Equipment to be used is a 98 dodge 2500 with a 7 and half western plow.

My question is how long would this take? My guesstimate is around 1 hour up to 6 inches.

The church wants a bid as a seasonal and per event. The other contractor placed a bid as 1 price for up to 6 inches and another up to 12. Then x amount per inch over 12. Would you comply to this structure? Or do it differently? How?
I have a price that I will bid it at and would like to discuss it with you after I finalize how I will bid it as. 

As for as salting, I am planning on about 700 to 800 pounds to do the lot. I have no way to do bulk salt so bags is the only way I can tackle it. The customer wants a price for it but has yet to accept salting from the contractor due to the high price of it. He does the walkways himself. Is this not a liability for slip and fall? Say someone falls. Who would be liable if he does not accept my salting price and he does it himself and is not adequate at it? 

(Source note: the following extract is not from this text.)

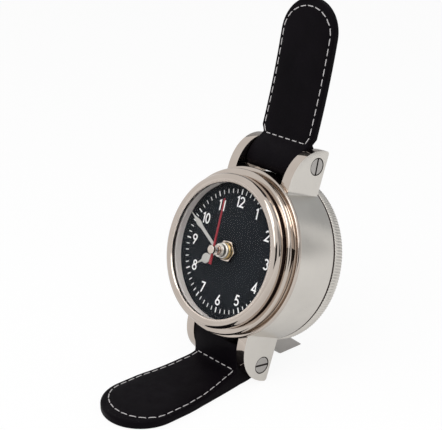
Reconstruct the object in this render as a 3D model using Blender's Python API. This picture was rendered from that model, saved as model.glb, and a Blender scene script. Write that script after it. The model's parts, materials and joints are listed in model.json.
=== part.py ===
"""Desk clock: a watch-shaped quartz case leaning on its two strap halves and a rear foot.

Units are metres with +Z up. The clock faces -Y, stands on Z = 0 and is centred on X = Y = 0.
The head frame sits on the dial: its X is the clock's right, its Y runs back through the
case along the hands' axis, and its Z points to twelve o'clock.
"""
import math

import bmesh
import bpy

# The stance
LEAN = math.radians(20.0)
TABLE_CLEARANCE = 0.0004
FIT = 0.0003
OVERRUN = 0.002

# The case drum and its front channel for the bezel
DRUM_RADIUS = 0.0540
DRUM_WALL = 0.0025
DRUM_FRONT = 0.0040
DRUM_BACK = 0.0370
BEAD_HEIGHT = 0.0010
BEAD_LENGTH = 0.0030
SEAT_WALL = 0.0027
WEB_FRONT = 0.0093
WEB_THICKNESS = 0.0020

# The bezel ring, from its crown back to its spigot
LIP_OVERHANG = 0.0025
CROWN_WIDTH = 0.0055
CROWN_HEIGHT = 0.0025
CROWN_BASE = 0.0090
LIP_BACK = 0.0082
GROOVE_FRONT = 0.0035
GROOVE_BACK = 0.0022
GROOVE_DEPTH = 0.0015
COLLAR_STEP = 0.0010
COLLAR_BACK = 0.0006
BEZEL_STEP = 0.0090

# The glass, its gasket, the surround and the dial
GLASS_THICKNESS = 0.0012
GLASS_WALL_TOP = 0.0130
GLASS_RISE = 0.0083
GASKET_THICKNESS = 0.0005
SURROUND_THICKNESS = 0.0017
DIAL_THICKNESS = 0.0012

# The lugs, their screws and the strap bars
LUG_INNER = 0.0210
LUG_THICKNESS = 0.0070
LUG_FRONT = 0.0074
LUG_SETBACK = 0.0015
LUG_MARGIN = 0.0108
LUG_STRAIGHT = 0.0160
LUG_CORNER = 0.0020
LUG_CURVE_POWER = 2.2
BAR_STANDOFF = 0.0120
BAR_SETBACK = 0.0093
BAR_RADIUS_SHARE = 0.0606
BAR_BORE_DEPTH = 0.0090
LUG_HEAD_RADIUS = 0.0055
LUG_HEAD_THICKNESS = 0.0024
LUG_SHANK_RADIUS = 0.0025
LUG_SHANK_LENGTH = 0.0118
LUG_SLOT_WIDTH = 0.0013
LUG_SLOT_DEPTH = 0.0008

# The leather straps
ROOT_CLEARANCE = 0.0004
FREE_SPREAD = 0.0028
TAIL_SPREAD = 0.0055
STRAP_THICKNESS = 0.0054
FREE_LENGTH = 0.0892
FREE_LEAN_START = math.radians(18.3)
FREE_LEAN_END = math.radians(8.8)
TAIL_LENGTH = 0.0977
FREE_STEPS = 14
TIP_STEPS = 7
TIP_MINIMUM_SHARE = 0.12
WIDENING_SHARE = 0.10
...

If you need any more information just ask I would love to discuss different tactics of going about it. Kind regards!


----------



## ktfbgb (Jan 31, 2016)

Even with that small plow as you describe the lot it should take less than an hour. I bid using my numbers at 1 acre per hour even though it sounds like this lot would only take me a half hour. Make sense? So for a lot with a complexity level of A I quote at 1 acre per hour, complexity level B at 3/4 acres per hour, complexity level C 1/2 acre per hour. The shoveling on this lot would take less than 5 min if there is only 300 square feet, is that correct or was it a typo? It would be a PITA to salt without a spreader on your truck but not impossible. You can get a good walk behind that will sling it up to 16 feet so it could be done just gonna take some extra time loading that many bags into it so charge accordingly. 

Look up snow fall averages for the last 100 years, and last 25 years on NOAA for your area. A 3 year average from a non weather site is insufficient for data for coming up with a seasonal price. Take the historical data from NOAA and also look at the record years to come up with something you are comfortable with. 

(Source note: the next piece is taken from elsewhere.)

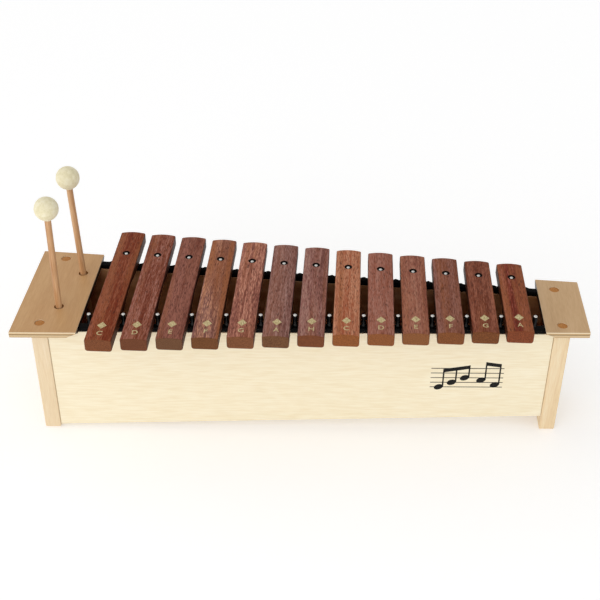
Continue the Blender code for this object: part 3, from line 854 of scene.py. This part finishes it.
def plate_plywood(name, dark, middle, light, seed, inner):
    """Brown-faced plywood: fine grain along y on the face, and the layers by height along the sawn edge, with
    painted shade along its foot and a painted highlight on its top arris.

    The edge beside the bars, at x = inner, is darkened as painted shade of the gap beside the bars.
    """
    finish, tree, place = new_finish(name)
    squeezed = {"Vector": place, "Location": (seed, 0, 0), "Scale": (1, 0.09, 1)}
    grain = add_node(tree, "Mapping", squeezed)
    flecks = add_node(tree, "TexNoise", {"Vector": grain, "Scale": 700, "Detail": 3, "Roughness": 0.6})
    clouds = add_node(tree, "TexNoise", {"Vector": grain, "Scale": 60, "Detail": 2})
    tone = summed(tree, ((clouds, 0.5), (flecks, 0.5)))
    face = add_node(tree, "ValToRGB", {0: tone}, [(0.36, dark), (0.50, middle), (0.64, light)])
    height = add_node(tree, "SeparateXYZ", {0: place}).outputs["Z"]
    ragged = add_node(tree, "TexNoise", {"Vector": place, "Scale": 600, "Detail": 2})
    lifted = add_node(tree, "Math", {0: ragged, 1: 0.25 * MM, 2: height}, operation="MULTIPLY_ADD")
    level = add_node(tree, "MapRange", {0: lifted, 1: PLATE_BOTTOM, 2: PLATE_TOP})
    # From the foot up: painted shade along the lower edge, a pale layer, the glue line, a second pale layer,
    # and a painted highlight along the top arris
    layers = [
        (0.00, "#8f6b42"), (0.10, "#b8925f"), (0.20, "#cdb085"), (0.48, "#d6bc92"), (0.53, "#714f28"),
        (0.62, "#714f28"), (0.66, "#c6a474"), (0.82, "#c9a878"), (0.90, "#f0dfbd"),
    ]
    edge = add_node(tree, "ValToRGB", {0: level}, layers)
    # The face on top is a darker tan than the sawn edge: partly the face layer's own tone, partly painted shade
    # of the top
    arris = {0: height, 1: PLATE_TOP - 0.25 * MM, 2: PLATE_TOP - 0.08 * MM}
    on_top = add_node(tree, "MapRange", arris)
    wood = add_node(tree, "Mix", {0: on_top, 6: edge, 7: face}, data_type="RGBA").outputs[2]
    # Painted shade: the edge beside the bars is darkened below its top arris, as the shade of the gap there
    off_face = distance_from(tree, place, "X", inner)
    at_face = add_node(tree, "MapRange", {0: off_face, 1: 0.5 * MM, 2: 0.2 * MM})
    below = add_node(tree, "MapRange", {0: height, 1: PLATE_TOP - 0.3 * MM, 2: PLATE_TOP - 0.6 * MM})
    painted = add_node(tree, "Math", {0: at_face, 1: below}, operation="MULTIPLY")
    colour = add_node(tree, "Mix", {0: painted, 6: wood, 7: linear("#2a120b")}, data_type="RGBA").outputs[2]
    surface(tree, colour, flecks, (0.52, 0.42), relief=(flecks, 0.12, 0.1 * MM), extra=LACQUER)
    return finish


# Tan tones of the plates' tops, partly painted shade that keeps them darker than the edges
PLATE_TONES = {"left": ("#c0925f", "#c69966", "#cda26f"), "right": ("#bf996d", "#c8a376", "#cfab80")}
PLATE_SEEDS = {"left": 0.3, "right": 1.4}
PLATE_INNER = {"left": PLATES["left"][1].x, "right": PLATES["right"][0].x}
PLATE_WOOD = {
    side: plate_plywood(f"brown_faced_plywood_{side}", *PLATE_TONES[side], PLATE_SEEDS[side], PLATE_INNER[side])
    for side in PLATES
}
print(f"plates {1000 * (PLATE_TOP - PLATE_BOTTOM):.0f} mm thick")

# %% Two plates, cut away under their inner corners
PLATE_ROUND = 0.7 * MM
UNDERCUT_ALONG, UNDERCUT_BACK, LIP = 13 * MM, 10 * MM, 1.8 * MM
PLUG_HOLE, PLUG_FLOOR = 6.4 * MM, PLATE_TOP - 4.6 * MM
MALLET_HOLE = 6.0 * MM


def plate_lines(side):
    """(half depth beyond the pins' line, setback, inner x, outward) of a plate, from its CAD box."""
    low, high = PLATES[side]
    widest = low.x
    setback = (low.y + high.y) / 2
    inner, outward = (high.x, -1) if side == "left" else (low.x, 1)
    return (high.y - low.y) / 2 - long_edge(widest), setback, inner, outward


def undercut_shape(side, row):
    """What is cut from under a corner: a thick slab below the plane through the lip and the cut's two ends."""
    out, setback, inner, outward = plate_lines(side)

    def edge(x):
        return setback + row * long_edge(x, out)

    lip = Vector((inner, edge(inner), PLATE_TOP - LIP))
    foot_x = inner + outward * UNDERCUT_ALONG
    along = Vector((foot_x, edge(foot_x), PLATE_BOTTOM))
    back = Vector((inner, edge(inner) - row * UNDERCUT_BACK, PLATE_BOTTOM))
    across = (back - along).normalized()
    normal = (along - lip).cross(back - lip).normalized()
    normal = normal if normal.z < 0 else -normal
    down = across.cross(normal)
    middle = (along + back) / 2
    reach = 40 * MM
    square = [middle + reach * (a * across + b * down) for a, b in ((-1, -1), (1, -1), (1, 1), (-1, 1))]
    return skin(np.array([[list(p) for p in square], [list(p + reach * normal) for p in square]]))


plug_places = {(side, row): middle_of(f"{side}_{row}_plug") for side in PLATES for row in ROWS}
print("plug centres in mm:", [(round(1000 * p.x), round(1000 * p.y)) for p in plug_places.values()])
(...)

You didn't say what the trigger is but a 6" spread on per storm is a little much. Typically around us a lot of businesses want a 2" trigger. I would do something like a 2-4, 4.1 - 6, 6.1 - 8 model for per storm. Or even 4" intervals, but I wouldn't 6" intervals.


----------



## SnoFarmer (Oct 15, 2004)

We don't do churches, is a tactic I have adopted.
Yet we will plow dental offices.


----------



## Oakplow (Oct 8, 2016)

Thank you for your reply and it makes sense. I will be buying a salt spreader for the truck. The other company comes out as many times as they need to in order to keep up with the storm but they do not charge per visit only what fell. So for example it snows 5 inches and they come out 3 times they still only charge the one price for up to six inch interval. So 6 inches they charge 300 but come out 3 times they still only change 300. (There prices are made up) This is what i got from talking to them Does this makes sense?
I would do it the way you mentioned and what I was thinking.


----------



## ktfbgb (Jan 31, 2016)

Oakplow said:


> Thank you for your reply and it makes sense. I will be buying a salt spreader for the truck. The other company comes out as many times as they need to in order to keep up with the storm but they do not charge per visit only what fell. So for example it snows 5 inches and they come out 3 times they still only charge the one price for up to six inch interval. So 6 inches they charge 300 but come out 3 times they still only change 300. (There prices are made up) This is what i got from talking to them Does this makes sense?
> I would do it the way you mentioned and what I was thinking.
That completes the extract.